Donnerstag, 17. Juni 2010

Der muslimische Norden Nigerias

Wie der Großteil der westafrikanischen Küstenländer ist Nigeria religiös zweigeteilt: Während der hauptsächlich von den Volksgruppen Yoruba und Ibo bevölkerte Süden christlich missioniert wurde, verbreitete sich im Norden durch den Transsaharahandel aus Arabien der Islam. So haben heutzutage 13 Bundesstaaten seit 2000 die Sharia als Rechtssystem angenommen. Bevölkert wird der Norden überwiegend von den Hausa und den Fulani, die sich teilweise zu einer Volksgruppe „Hausa-Fulani“ vermischt haben, sowie den Kanuri im nordöstlichsten Bundesstaat Borno. Hausa ist eine der wichtigsten nicht-kolonialen afrikanischen Sprachen und wird nicht nur von den in Westafrika verbreiteten Hausa gesprochen, sondern in den nördlichen Teilen Benins, Burkina Fasos, Ghanas, Nigers, Nigerias und der Elfenbeinküste als Handelssprache gebraucht. Es ist stark durch das arabische beeinflusst, was auch in der Aussprache deutlich wird. Die Hausa bilden die größte Bevölkerungsgruppe Nigerias.

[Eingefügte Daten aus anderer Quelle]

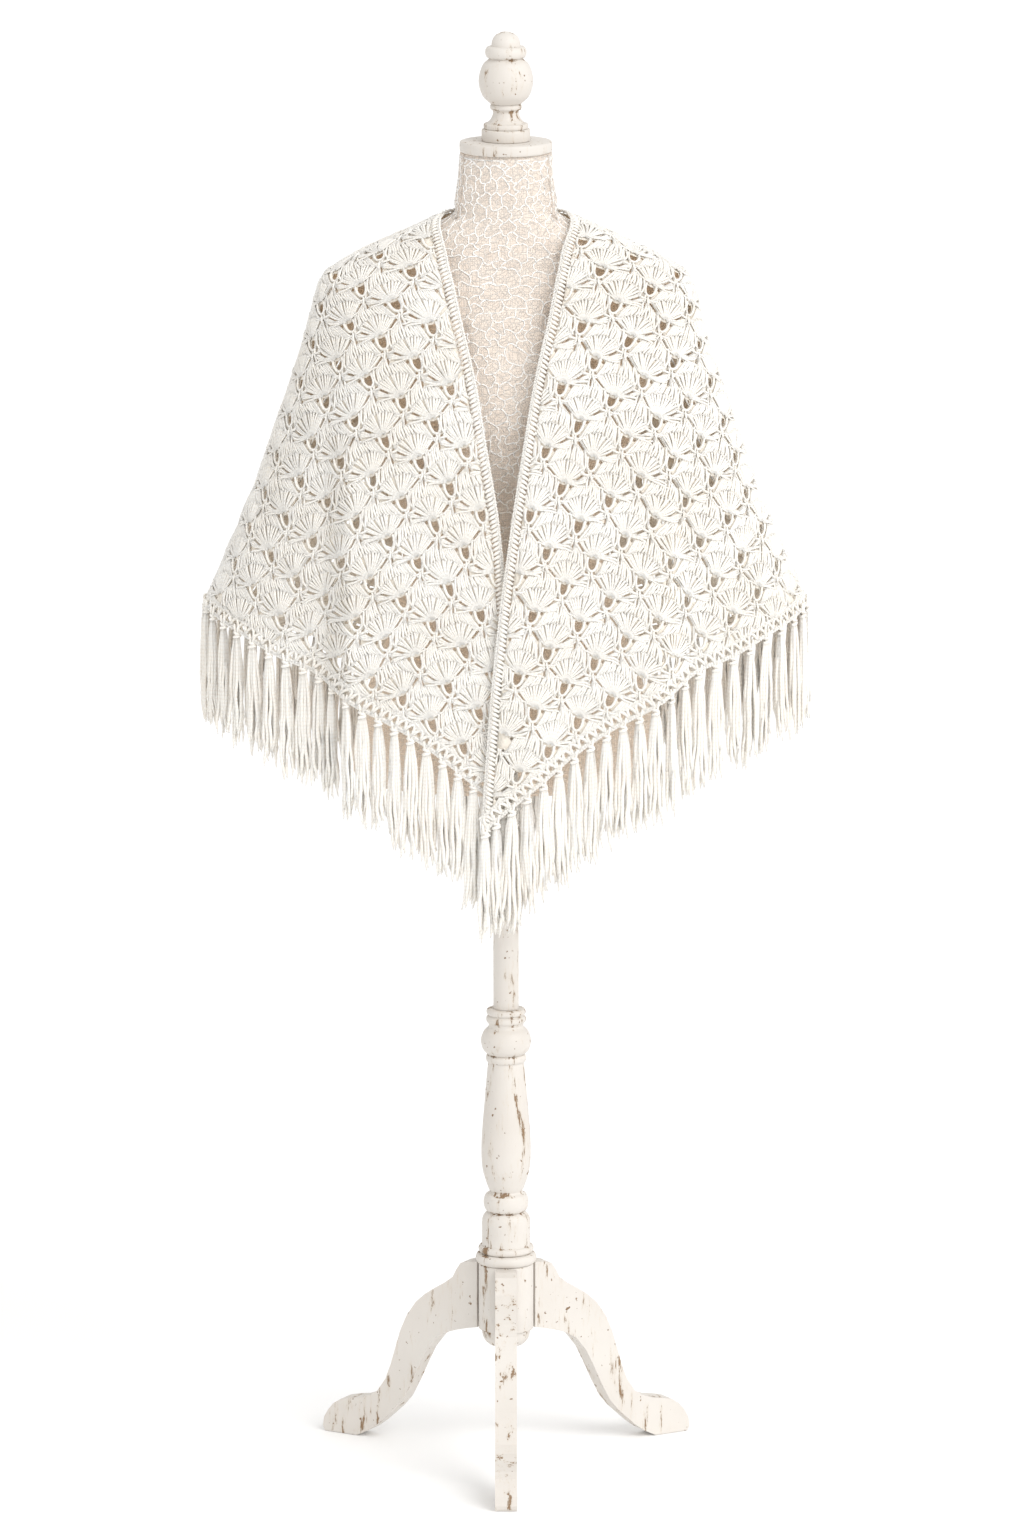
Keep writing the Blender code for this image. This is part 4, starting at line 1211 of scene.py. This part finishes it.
def build_room():
    """Pale floor, soft light and the camera at the photograph's angle."""
    m = Nodes("pale_floor")
    dust = m.add("ShaderNodeTexNoise", {"Scale": 3.0}).outputs["Fac"]
    m.set(Base_Color=m.mix(dust, grey(0.975), grey(0.985)), Roughness=0.9)
    bpy.ops.mesh.primitive_plane_add(size=60.0, location=(0.0, 0.0, -0.0005))
    floor = bpy.context.object
    floor.name = "floor"
    dress(floor, m.material)
    world = bpy.data.worlds.new("pale_room")
    world.use_nodes = True
    back = world.node_tree.nodes["Background"]
    back.inputs["Color"].default_value = (1.0, 0.995, 0.985, 1.0)
    back.inputs["Strength"].default_value = 0.88
    bpy.context.scene.world = world
    key = bpy.data.lights.new("soft_key", "SUN")
    key.angle = math.radians(40)
    key.energy = 1.6
    lamp = bpy.data.objects.new("soft_key", key)
    lamp.rotation_euler = Vector((-2.3, 2.6, -2.6)).to_track_quat("-Z", "Y").to_euler()
    bpy.context.scene.collection.objects.link(lamp)
    data = bpy.data.cameras.new("photo_view")
    data.sensor_fit = "VERTICAL"
    data.sensor_height = SENSOR
    data.lens = LENS
    data.clip_end = 100.0
    camera = bpy.data.objects.new("photo_view", data)
    camera.location = (AIM_SIDE, AXIS_Y - CAMERA_BACK, CAMERA_HEIGHT)
    aim = Vector((AIM_SIDE, AXIS_Y, AIM_HEIGHT)) - camera.location
    camera.rotation_euler = aim.to_track_quat("-Z", "Y").to_euler()
    bpy.context.scene.collection.objects.link(camera)
    bpy.context.scene.camera = camera
    bpy.context.scene.view_settings.view_transform = "Standard"


def light_only(name, pieces, turn, energy, color):
    """A soft sun that comes from one side and lights, and is stopped by, some pieces alone."""
    lit = bpy.data.collections.new(name)
    for piece in pieces:
        lit.objects.link(piece)
    turn = math.radians(turn)
    data = bpy.data.lights.new(name, "SUN")
    data.energy = energy
    data.angle = math.radians(60)
    data.color = color
    lamp = bpy.data.objects.new(name, data)
    lamp.rotation_euler = Vector((-math.cos(turn), -math.sin(turn), -0.35)).to_track_quat("-Z", "Y").to_euler()
    lamp.light_linking.receiver_collection = lit
    lamp.light_linking.blocker_collection = lit
    bpy.context.scene.collection.objects.link(lamp)


build_room()
form, cover = build_form()
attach(form, "root")
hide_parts("form_torso")
lace = build_lace(5)
for extra in (cover, lace, build_piping()):
    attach(extra, "root")
# Yarn lets some light through to the form behind it and into the front opening
for side in (-90, 0, 90, 180):
    light_only("through_yarn_%d" % (side + 90), [form], side, THROUGH_ENERGY, THROUGH_COLOR)
light_only("opening_fill", [cover, lace], -90, FILL_ENERGY, (1.0, 1.0, 1.0))
build_shawl()
build_stand()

Der Norden beinhaltet die zweitgrößte Stadt Nigerias und gleichzeitig älteste Stadt Westafrikas: Kano. Diese Stadt war zusammen mit Sokoto eine der wichtigsten Städte im Transsaharahandel. Sokoto war Hauptstadt des gleichnamigen Kalifates und ist immernoch ein religiöses Zentrum des Islams.
Im Yorubagebiet, wo ich wohne, bekomme ich oft zu hören, dass der Norden ungebildet und arm sei, weshalb viele Hausas in den Süden und speziell nach Lagos kämen, wo sie einfache und schlecht bezahlte Arbeit als Schuhmacher, Straßenkoch, Okadafahrer oder Geldwechsler bekommen. Da der überwiegende Teil der Betreiber von Suya-Grillen (Suya ist Grillfleisch) aus dem Norden stammt und somit muslimisch ist, wurde mir auch einmal gesagt, dass ich kein Suya kaufen dürfe, weil die Hausa es für die Christen vergiften. Und sogar meine Chefin, die 22 Jahre in Großbrittanien gelebt hat, meinte, dass eine schlimme Magenverstimmung von mir vom vergifteten Suya stamme. Diese Vorurteile tragen nicht gerade zur Einigung des Landes bei, das so schon unter starken Konflikten von Muslimen und Christen leidet, was an den Ausschreitungen in Jos zu sehen ist, was in der Mitte Nigerias und damit in der Grenzregion von Muslimen und Christen, liegt.
Ich selber habe schon beim Besuch in einer Moschee in Lagos schon den riesigen kulturellen Unterschied der beiden religionsgeprägten Teilen Nigerias mitbekommen. Auf meiner Reise in den Norden bestätigte sich dann mein Bild. Sowohl landschaftlich, als auch kulturell unterscheidet sich Nigeria stark. Die Menschen kamen mir ruhiger, oft respektvoller, nicht so sehr auf Konsum und Geld fixiert und ausgeglichener vor. Sie riefen uns nicht Oyinbo oder die Hausa-Entsprechung „Batauri“ hinterher, fassten uns nicht an und versuchten uns nicht von ihrer Religion zu überzeugen. Andererseits kann ich die Menschen aus Lagos als multikulturelle und auch vom Geld demoralisierte Metropole nicht als perfektes Beispiel von Yoruba nehmen.
Die Kleidung unterscheidet sich schon in den Farben. Im Norden tragen die Männer einfarbige, lange Gewänder, die Teilweise aus leuchtenden Stoffen bestehen, während im Süden Anzüge aus bunten, mehrfarbigen und gemusterten Stoffen getragen werden. Die Frauen im Norden tragen überwiegend Kopftücher.
Den Norden zu bereisen war eine gute Entscheidung, um die kulturelle Vielfalt Nigerias wahrnehmen zu können.